Ленин вызывающе не романтичен, и его очень легко забыть. Вся беллетристика о нем была низкокачественной. Сам он внешне не экзистенциален.
Парадокс в том, что Ленин не подпадает ни под один наш штамп трагического героя или такого хитрого убийцу наподобие Сталина. Но вообще-то говоря, может быть самое главное, что Ленин первый русский царь, который надел кепку.
Крестьяне нашли в нем мужицкого царя, Александр Блок нашел скифскую евразийскую Россию. Интеллигенция увидела вождя мировой революции. И даже, в конце концов, белые офицеры нашли в нем государственника. Это абсолютное исполнение тайных желаний масс, элиты и даже врагов.
Такое дистиллированное наслаждение. Но мы невротики. Мы не можем и наслаждаться, и проанализировать, допустить, чтобы кто-то проанализировал наше поведение и наше наслаждение. Поэтому, кстати, мы с трудом выносим друг друга, если не пьяные, не жертвы и не в постели. А Ленин наша коллективная жертва. Мы его сперва захотели, а потом сто лет стараемся забыть. И так могущественно повлияв на страну и на век, он оказался жертвой их обоих.
Можно провести параллель между Путиным и Лениным, и почти любым современным российским мужиком. Но мы не решаемся на это. Нам кажется кощунственной даже такая связь.
Одним она кощунственна, потому что он слишком велик с их точки зрения, а для других он злодей опять-таки. Поэтому все они носят в себе маленького Путина и его прячут, но он там в каждом сидит.
Путин, как и Ленин, тоже имеет все шансы стать коллективной жертвой своего времени и своей страны. Это не значит, что он не может превратить в жертвы других и всех нас, но это связанные вещи. Мы отрицаем эту связь, а отрицая эту связь, мы становимся ее рабами.
Я не профессиональный историк и делюсь скорее наблюдениями, чем архивными находками.
Ленин мне интересен как русская судьба в политике, когда политика становится для человека неизбежной, когда нельзя уже отвертеться от нее. В России же всегда так сдачи слишком большие, а люди запаздывают. И когда берешься за дело, надо выбирать между никчемностью и риском превратиться в монстра. А потом, когда мы начинаем писать свою историю, мы прибегаем к самообману монстры всегда были монстрами, добряки всегда были добряками. Это чепуха, но в России в нее верят.

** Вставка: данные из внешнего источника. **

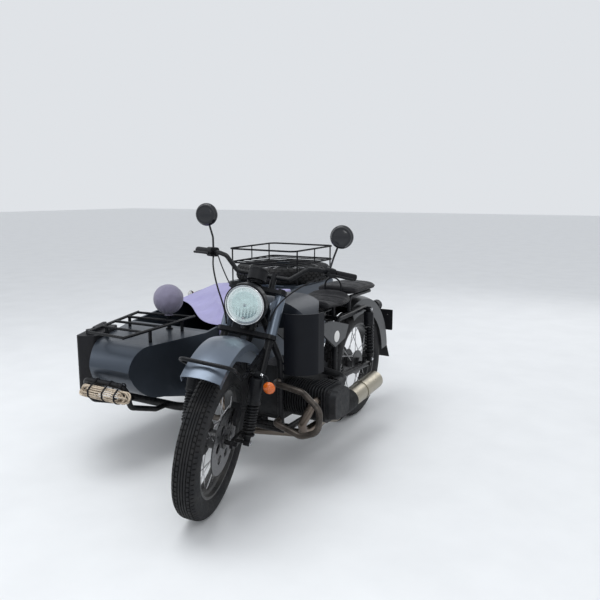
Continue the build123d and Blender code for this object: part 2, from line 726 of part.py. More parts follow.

Мы судим русскую историю точно так же, как ФСБ и российский суд судят нас самих, то есть предельно не справедливо и приговор уже заранее у нас в кармане. Поэтому мы никого не можем понять сегодня, именно сегодня. И поэтому мы не можем понять людей, которые на виду, о которых все известно, известен опыт, известна ошибка, известно, на чем они сломали шею. И все равно мы не смотрим на них. Поэтому мы бесконечно составляем списки. Вот список творцов, вот список народных любимцев, список русских героев или злодеев.